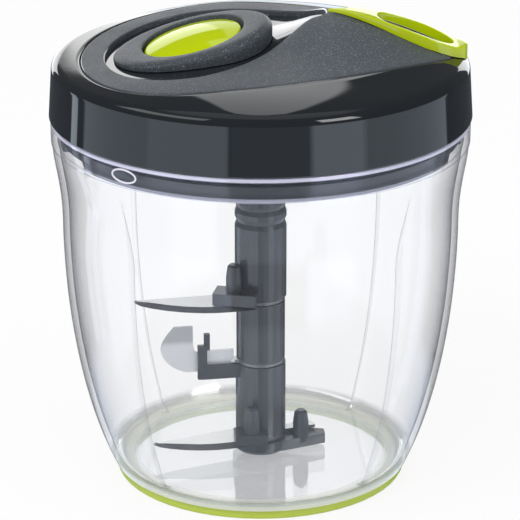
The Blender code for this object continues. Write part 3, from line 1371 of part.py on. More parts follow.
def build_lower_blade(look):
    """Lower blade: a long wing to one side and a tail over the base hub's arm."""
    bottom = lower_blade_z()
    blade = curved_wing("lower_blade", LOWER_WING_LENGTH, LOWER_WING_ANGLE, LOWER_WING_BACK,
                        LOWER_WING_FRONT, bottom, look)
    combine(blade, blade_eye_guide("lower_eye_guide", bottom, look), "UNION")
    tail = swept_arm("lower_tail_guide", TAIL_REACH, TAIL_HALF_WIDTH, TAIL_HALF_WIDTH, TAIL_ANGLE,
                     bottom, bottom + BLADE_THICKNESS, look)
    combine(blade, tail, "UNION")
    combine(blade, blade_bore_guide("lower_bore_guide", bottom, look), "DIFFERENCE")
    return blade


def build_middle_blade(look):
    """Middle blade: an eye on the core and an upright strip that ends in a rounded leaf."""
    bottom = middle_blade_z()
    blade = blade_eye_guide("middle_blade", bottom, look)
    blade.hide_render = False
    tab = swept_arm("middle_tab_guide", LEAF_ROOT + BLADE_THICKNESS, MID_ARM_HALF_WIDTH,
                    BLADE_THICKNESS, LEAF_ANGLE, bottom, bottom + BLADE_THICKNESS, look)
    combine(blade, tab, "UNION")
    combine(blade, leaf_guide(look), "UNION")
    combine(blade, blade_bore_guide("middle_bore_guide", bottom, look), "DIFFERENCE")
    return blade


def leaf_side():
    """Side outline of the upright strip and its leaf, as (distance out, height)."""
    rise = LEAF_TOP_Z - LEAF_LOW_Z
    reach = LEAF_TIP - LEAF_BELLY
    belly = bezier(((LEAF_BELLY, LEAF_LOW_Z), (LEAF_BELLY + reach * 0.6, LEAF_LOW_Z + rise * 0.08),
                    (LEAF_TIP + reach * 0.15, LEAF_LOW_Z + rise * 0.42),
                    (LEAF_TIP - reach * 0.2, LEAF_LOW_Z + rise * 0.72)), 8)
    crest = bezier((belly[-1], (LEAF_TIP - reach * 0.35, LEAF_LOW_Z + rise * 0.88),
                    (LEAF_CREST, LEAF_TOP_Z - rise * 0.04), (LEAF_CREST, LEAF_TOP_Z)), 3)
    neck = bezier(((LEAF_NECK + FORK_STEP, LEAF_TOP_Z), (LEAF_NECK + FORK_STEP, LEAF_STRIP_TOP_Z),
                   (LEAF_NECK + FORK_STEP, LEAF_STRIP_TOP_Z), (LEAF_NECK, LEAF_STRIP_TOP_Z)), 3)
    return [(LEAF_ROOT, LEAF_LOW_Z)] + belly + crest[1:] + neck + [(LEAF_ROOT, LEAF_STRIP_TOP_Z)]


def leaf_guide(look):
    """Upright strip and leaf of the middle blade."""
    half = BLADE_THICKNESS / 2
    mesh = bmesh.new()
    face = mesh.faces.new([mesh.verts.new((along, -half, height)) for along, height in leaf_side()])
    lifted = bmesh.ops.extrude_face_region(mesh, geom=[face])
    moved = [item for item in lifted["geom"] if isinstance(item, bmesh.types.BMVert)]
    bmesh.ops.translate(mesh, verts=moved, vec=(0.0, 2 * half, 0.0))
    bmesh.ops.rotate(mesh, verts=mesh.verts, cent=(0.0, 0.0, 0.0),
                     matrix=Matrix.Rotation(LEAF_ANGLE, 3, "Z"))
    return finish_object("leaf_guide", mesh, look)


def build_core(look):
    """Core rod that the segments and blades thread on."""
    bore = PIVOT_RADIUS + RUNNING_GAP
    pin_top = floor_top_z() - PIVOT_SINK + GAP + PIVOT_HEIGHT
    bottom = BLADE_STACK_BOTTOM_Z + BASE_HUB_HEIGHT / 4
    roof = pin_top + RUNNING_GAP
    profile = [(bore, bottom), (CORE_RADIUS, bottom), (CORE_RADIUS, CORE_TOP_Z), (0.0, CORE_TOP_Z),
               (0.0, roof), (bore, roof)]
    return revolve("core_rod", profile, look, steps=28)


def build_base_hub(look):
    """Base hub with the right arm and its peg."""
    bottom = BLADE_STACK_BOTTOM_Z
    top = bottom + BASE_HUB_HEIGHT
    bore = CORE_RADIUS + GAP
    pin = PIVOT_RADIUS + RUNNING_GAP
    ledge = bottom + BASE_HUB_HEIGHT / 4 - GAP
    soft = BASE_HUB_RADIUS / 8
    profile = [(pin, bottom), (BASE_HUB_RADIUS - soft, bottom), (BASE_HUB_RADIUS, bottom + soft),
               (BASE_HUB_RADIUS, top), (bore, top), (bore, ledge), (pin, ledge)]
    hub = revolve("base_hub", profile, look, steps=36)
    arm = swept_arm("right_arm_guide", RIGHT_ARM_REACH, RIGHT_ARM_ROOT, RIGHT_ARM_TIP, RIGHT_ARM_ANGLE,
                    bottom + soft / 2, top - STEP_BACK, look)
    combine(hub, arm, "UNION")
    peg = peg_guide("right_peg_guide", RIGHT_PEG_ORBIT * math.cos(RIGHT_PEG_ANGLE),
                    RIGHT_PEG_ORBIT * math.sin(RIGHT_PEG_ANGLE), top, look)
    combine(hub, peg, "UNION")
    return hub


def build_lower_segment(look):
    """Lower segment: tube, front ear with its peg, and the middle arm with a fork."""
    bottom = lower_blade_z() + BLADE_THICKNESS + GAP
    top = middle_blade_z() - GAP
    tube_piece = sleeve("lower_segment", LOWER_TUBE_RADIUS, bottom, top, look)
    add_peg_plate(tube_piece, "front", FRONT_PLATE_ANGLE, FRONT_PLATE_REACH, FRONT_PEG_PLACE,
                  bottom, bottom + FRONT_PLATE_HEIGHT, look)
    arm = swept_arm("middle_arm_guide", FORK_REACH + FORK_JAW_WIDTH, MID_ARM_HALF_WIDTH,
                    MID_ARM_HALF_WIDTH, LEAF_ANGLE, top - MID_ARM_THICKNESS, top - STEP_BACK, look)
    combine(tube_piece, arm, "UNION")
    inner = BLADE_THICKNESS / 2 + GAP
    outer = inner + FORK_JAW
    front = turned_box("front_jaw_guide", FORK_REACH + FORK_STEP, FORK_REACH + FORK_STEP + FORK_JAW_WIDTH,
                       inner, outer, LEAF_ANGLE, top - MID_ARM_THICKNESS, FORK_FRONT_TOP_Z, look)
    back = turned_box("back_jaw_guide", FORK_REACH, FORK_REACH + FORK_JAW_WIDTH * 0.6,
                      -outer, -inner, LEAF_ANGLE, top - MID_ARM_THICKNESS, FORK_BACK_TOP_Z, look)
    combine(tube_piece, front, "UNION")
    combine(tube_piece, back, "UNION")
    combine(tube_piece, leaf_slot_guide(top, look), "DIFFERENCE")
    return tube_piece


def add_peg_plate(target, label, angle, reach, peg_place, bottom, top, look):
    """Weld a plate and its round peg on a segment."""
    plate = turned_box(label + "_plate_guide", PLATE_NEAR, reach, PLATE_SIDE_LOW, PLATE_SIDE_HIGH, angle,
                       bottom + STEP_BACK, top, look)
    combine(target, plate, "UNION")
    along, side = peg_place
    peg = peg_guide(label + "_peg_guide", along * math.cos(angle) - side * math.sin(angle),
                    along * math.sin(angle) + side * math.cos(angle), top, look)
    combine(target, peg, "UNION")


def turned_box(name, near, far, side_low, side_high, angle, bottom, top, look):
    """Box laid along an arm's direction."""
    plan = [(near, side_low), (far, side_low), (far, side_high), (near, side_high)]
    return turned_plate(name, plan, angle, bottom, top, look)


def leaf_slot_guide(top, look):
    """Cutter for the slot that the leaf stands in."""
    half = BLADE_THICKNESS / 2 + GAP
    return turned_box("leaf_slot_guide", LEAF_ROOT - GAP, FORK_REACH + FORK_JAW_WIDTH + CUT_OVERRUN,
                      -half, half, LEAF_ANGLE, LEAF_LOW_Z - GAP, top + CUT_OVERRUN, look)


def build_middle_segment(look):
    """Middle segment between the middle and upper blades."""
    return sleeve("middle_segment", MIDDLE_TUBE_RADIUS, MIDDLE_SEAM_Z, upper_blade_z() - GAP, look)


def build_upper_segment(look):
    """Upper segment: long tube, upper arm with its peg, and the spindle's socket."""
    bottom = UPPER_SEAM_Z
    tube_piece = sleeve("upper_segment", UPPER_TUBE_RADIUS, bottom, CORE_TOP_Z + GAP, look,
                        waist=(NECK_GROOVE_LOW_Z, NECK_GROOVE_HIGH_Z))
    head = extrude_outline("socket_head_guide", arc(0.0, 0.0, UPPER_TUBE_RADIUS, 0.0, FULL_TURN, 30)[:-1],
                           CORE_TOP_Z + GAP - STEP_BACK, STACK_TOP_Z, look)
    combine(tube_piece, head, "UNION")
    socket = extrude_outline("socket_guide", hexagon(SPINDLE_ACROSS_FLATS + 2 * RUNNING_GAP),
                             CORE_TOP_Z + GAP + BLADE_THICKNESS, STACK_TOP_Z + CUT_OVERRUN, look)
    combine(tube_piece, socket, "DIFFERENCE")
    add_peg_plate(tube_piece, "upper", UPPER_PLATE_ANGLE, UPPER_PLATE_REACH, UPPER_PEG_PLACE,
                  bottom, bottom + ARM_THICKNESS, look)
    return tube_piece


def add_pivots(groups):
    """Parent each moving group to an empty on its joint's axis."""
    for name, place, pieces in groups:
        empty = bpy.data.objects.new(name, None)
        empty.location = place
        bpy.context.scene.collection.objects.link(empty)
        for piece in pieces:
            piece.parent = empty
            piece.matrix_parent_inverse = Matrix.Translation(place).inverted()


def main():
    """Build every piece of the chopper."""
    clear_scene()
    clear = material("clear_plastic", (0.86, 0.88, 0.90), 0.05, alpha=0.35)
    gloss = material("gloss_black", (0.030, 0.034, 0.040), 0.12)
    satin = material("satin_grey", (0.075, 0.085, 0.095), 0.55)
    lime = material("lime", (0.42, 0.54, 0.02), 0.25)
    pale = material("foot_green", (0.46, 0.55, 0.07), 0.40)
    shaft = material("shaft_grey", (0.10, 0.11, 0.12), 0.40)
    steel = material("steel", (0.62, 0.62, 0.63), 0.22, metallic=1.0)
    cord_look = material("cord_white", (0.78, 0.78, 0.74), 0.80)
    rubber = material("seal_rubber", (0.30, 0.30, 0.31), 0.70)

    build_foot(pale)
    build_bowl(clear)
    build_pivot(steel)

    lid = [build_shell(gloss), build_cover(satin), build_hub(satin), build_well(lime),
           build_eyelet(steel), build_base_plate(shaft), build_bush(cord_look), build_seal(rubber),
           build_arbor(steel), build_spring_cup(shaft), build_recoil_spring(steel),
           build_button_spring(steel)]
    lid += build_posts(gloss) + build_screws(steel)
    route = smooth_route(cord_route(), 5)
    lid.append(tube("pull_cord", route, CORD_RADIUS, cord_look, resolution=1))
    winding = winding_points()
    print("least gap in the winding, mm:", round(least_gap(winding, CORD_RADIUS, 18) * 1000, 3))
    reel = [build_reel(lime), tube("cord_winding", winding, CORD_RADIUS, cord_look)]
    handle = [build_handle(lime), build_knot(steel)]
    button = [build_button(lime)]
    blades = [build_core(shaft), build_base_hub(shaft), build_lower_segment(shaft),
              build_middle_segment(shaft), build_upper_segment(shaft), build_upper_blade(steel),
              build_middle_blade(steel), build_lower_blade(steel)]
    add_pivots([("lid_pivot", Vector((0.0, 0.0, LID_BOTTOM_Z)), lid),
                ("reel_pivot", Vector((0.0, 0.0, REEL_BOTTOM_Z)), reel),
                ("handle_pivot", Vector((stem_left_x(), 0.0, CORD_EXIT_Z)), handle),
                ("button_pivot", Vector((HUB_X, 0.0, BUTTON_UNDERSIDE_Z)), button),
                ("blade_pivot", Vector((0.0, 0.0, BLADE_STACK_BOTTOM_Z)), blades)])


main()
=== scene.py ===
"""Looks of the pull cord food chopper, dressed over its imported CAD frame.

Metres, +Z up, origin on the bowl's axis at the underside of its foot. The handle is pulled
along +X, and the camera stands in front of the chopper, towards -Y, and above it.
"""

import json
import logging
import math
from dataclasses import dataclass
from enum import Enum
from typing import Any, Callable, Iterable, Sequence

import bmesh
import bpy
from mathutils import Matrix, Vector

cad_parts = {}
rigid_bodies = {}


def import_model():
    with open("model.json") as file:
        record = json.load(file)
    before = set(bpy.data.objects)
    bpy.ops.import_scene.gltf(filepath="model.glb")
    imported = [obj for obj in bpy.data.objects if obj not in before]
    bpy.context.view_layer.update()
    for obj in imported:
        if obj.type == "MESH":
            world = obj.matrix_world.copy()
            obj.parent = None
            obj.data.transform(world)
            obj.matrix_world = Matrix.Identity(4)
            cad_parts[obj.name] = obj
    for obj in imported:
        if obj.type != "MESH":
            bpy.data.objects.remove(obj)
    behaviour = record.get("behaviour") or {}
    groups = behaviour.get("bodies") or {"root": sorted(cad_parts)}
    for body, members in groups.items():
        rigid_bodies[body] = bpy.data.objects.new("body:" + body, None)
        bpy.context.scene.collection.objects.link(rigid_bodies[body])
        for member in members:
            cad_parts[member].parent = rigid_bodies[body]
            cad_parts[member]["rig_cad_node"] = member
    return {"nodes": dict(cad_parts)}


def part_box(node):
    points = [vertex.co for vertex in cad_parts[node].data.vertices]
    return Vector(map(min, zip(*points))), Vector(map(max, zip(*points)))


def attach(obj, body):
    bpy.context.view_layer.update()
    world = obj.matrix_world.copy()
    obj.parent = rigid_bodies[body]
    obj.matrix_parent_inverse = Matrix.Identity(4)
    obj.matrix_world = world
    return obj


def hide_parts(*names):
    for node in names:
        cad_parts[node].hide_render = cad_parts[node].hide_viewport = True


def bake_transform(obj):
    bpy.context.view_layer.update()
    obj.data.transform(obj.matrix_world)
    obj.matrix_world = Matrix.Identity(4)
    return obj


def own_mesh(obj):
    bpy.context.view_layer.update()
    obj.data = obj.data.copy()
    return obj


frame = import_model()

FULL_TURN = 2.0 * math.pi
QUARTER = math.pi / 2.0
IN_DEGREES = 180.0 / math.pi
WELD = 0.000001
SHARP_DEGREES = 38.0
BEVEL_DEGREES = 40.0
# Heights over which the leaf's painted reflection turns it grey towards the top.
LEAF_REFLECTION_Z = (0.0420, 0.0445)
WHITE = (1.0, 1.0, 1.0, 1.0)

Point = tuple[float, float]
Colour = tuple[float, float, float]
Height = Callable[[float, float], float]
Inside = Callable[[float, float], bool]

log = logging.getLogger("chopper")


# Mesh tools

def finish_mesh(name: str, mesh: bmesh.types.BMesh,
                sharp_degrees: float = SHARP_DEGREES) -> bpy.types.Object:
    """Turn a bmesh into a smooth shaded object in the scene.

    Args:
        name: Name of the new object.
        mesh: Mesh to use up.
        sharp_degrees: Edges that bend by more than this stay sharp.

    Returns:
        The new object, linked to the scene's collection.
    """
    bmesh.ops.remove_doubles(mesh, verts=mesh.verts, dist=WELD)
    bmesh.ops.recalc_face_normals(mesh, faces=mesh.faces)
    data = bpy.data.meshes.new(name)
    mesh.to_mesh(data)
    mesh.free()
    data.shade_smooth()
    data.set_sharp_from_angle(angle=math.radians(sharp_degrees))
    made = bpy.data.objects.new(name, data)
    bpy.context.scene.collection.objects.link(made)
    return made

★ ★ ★

* [WHAT IS NEEDED] Transcribe nothing but the lines from the line with "button = [build_button(lime)]" through the line with "record = json.load(file)", reproducing each exactly.

* [RESULT OF THIS EXERCISE]
    button = [build_button(lime)]
    blades = [build_core(shaft), build_base_hub(shaft), build_lower_segment(shaft),
              build_middle_segment(shaft), build_upper_segment(shaft), build_upper_blade(steel),
              build_middle_blade(steel), build_lower_blade(steel)]
    add_pivots([("lid_pivot", Vector((0.0, 0.0, LID_BOTTOM_Z)), lid),
                ("reel_pivot", Vector((0.0, 0.0, REEL_BOTTOM_Z)), reel),
                ("handle_pivot", Vector((stem_left_x(), 0.0, CORD_EXIT_Z)), handle),
                ("button_pivot", Vector((HUB_X, 0.0, BUTTON_UNDERSIDE_Z)), button),
                ("blade_pivot", Vector((0.0, 0.0, BLADE_STACK_BOTTOM_Z)), blades)])


main()
=== scene.py ===
"""Looks of the pull cord food chopper, dressed over its imported CAD frame.

Metres, +Z up, origin on the bowl's axis at the underside of its foot. The handle is pulled
along +X, and the camera stands in front of the chopper, towards -Y, and above it.
"""

import json
import logging
import math
from dataclasses import dataclass
from enum import Enum
from typing import Any, Callable, Iterable, Sequence

import bmesh
import bpy
from mathutils import Matrix, Vector

cad_parts = {}
rigid_bodies = {}


def import_model():
    with open("model.json") as file:
        record = json.load(file)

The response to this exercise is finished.